H4 · Gemini API spending caps masquerade as context failure

The "Gemini fails at 1M context" claim is retracted.

Initial bench reported Gemini 3.1 Pro fails 50/50 at 1M context. Codex audit caught that all 50 failures were HTTP 429 spending-cap errors, not model-context failures. We have no data on Gemini's actual 1M capability. Same issue blocked the hallucination probe's Gemini 64k/128k cells. Cost-budget failure modes look like capability failure modes — easy to misread.

Modulum's failure mode is fundamentally safer than vanilla's.

100 %of Modulum qa3 wrong answers stay within evidence · vs vanilla 42 % long-fabrication on qa3 32k

When Modulum gets a BABILong question wrong, it picks a location that is actually in the story — just the wrong one for this question. Vanilla on the same Gemma-4-31B-Q4 base produces long fabricated narratives copying PG19 distractor text in up to 42 % of wrong qa3 32k cases, and malformed hedges with no location commitment in 33–58 % of wrong qa2 cases. The platform layer converts dangerous failure modes into safe ones.

CellModulum within-evidenceVanilla within-evidenceVanilla long-fabricationVanilla malformed
qa1 32k100 %73 %5 %23 %
qa1 128k72 %49 %5 %40 %
qa2 128k69 %33 %8 %58 %
qa3 32k100 %47 %42 %7 %
qa3 64k100 %56 %25 %18 %
qa3 128k100 %72 %19 %8 %

This is the mechanism finding that ties the package together. A wrong-but-grounded answer is the safest possible production failure mode — easy to detect against the document, correctable via verifier loop, doesn't mislead downstream tooling. Vanilla's "long hedge" or "narrative fabrication" failures are operationally dangerous. Same base weights, different inference stack, fundamentally different failure economics.

The three load-bearing breakthroughs.

Of the eight breakthroughs above, three carry the entire procurement-relevant story for hyperscalers and enterprise partners evaluating Modulum for production deployment:

#BreakthroughProcurement axis
A1Fabrication suppression 4.7× vs same base weights via structural output truncationSafety / hallucination-risk axis
B1+17 to +22 % decode speedup on qa3 multi-fact reasoning at zero accuracy costCost-per-token / throughput axis
C1Best qa3 decay slope in panel (−2.5 pp / 2× ctx), workstation-scale base modelLong-context preservation / footprint axis

All three are verifiable from canonical SQLite + CSV that a hyperscaler data team can audit independently.
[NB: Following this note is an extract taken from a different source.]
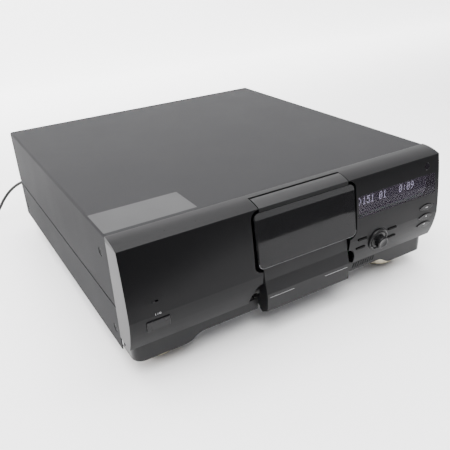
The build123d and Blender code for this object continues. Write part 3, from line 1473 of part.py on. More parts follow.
def corner_radii(points):
    """For each corner, the largest arc that leaves a tenth of the shorter run straight."""
    radii = []
    for before, corner, after in zip(points, points[1:], points[2:]):
        turn = radians((corner - before).get_angle(after - corner))
        shorter = min((corner - before).length, (after - corner).length)
        radii.append(0.45 * shorter / tan(turn / 2))
    return radii


run_radii = corner_radii(route)
with BuildPart() as cord_run:
    with BuildLine() as run_path:
        FilletPolyline(*route, radius=run_radii)
    with BuildSketch(Plane(origin=run_start, z_dir=route[1] - run_start)):
        Circle(cord_radius)
    sweep()
save(cord_run, "cord_run")
run_wire = run_path.wires()[0]
print("run length", round(run_wire.length, 1), "radii", [round(r, 1) for r in run_radii],
      "volume ratio", round(cord_run.part.volume / (section * run_wire.length), 4))

# The two-blade plug lies beside the coil, on the wire's upper end.
plug_length = 27.0
plug_width = 25.0
plug_taper = 28.0
blade_length = 17.0
blade_width = 6.3
blade_thick = 1.5
blade_spacing = 12.7
plug_half = coil_exit.Z - 0.2
with BuildPart() as mains_plug:
    entry = Plane(origin=coil_exit, x_dir=(0, 1, 0), z_dir=(-1, 0, 0))
    with BuildSketch(entry):
        Circle(cord_radius + 1)
    with BuildSketch(entry.offset(plug_taper)):
        Circle(cord_radius + 3)
    loft()
    with BuildSketch(entry.offset(plug_taper - 1)):
        RectangleRounded(plug_width - 6, 2 * plug_half - 3, 3)
    with BuildSketch(entry.offset(plug_taper + 10)):
        RectangleRounded(plug_width, 2 * plug_half, 4)
    loft()
    with BuildSketch(entry.offset(plug_taper + 10)):
        RectangleRounded(plug_width, 2 * plug_half, 4)
    extrude(amount=plug_length - 10)
    with BuildSketch(entry.offset(plug_taper + plug_length)):
        with Locations((-blade_spacing / 2, 0), (blade_spacing / 2, 0)):
            Rectangle(blade_thick, blade_width)
    extrude(amount=blade_length)
save(mains_plug, "mains_plug")
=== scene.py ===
from math import cos, pi, radians, sin

import bmesh
import bpy
from mathutils import Matrix, Vector


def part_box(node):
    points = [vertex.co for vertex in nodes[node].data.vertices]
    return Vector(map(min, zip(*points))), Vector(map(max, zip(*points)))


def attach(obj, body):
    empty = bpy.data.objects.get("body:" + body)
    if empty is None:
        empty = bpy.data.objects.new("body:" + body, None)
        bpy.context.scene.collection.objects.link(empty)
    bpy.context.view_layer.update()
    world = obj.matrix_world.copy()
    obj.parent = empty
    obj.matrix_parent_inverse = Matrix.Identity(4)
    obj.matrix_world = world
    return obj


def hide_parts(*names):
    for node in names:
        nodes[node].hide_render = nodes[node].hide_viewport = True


MM = 0.001

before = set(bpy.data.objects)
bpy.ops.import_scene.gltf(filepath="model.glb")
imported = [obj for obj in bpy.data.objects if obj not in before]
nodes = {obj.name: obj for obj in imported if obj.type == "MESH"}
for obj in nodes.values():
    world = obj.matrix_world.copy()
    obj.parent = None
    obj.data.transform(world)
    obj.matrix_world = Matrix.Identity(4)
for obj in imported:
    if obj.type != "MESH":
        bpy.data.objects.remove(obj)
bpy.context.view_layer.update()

# ---------------------------------------------------------------------------
# Shader nodes
# ---------------------------------------------------------------------------
NOISE_LOW, NOISE_HIGH = 0.3, 0.7  # nearly all of a noise's values lie between these
FINE_DETAIL = 3.0
TONE_SCALE = 14.0  # slow changes of tone to a metre
TONE_SHARE, GRAIN_SHARE = 0.6, 0.4
LEAST_ROUGHNESS = 0.02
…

The mechanism (truncation, not refusal) is observable in output text. The slope (qa3) is reproducible across 500-sample cells with ±3.9 pp Wilson half-width.

Two production-blockers remain open and should be raised with Hypernym engineering before any partner deployment: E1 sustained-run drift (−23 pp end-to-end within a single 100-sample run) and F1 zero uncertainty calibration (PPL ≈ 1.0 regardless of correctness). Both are platform-side fixes, not base-model issues.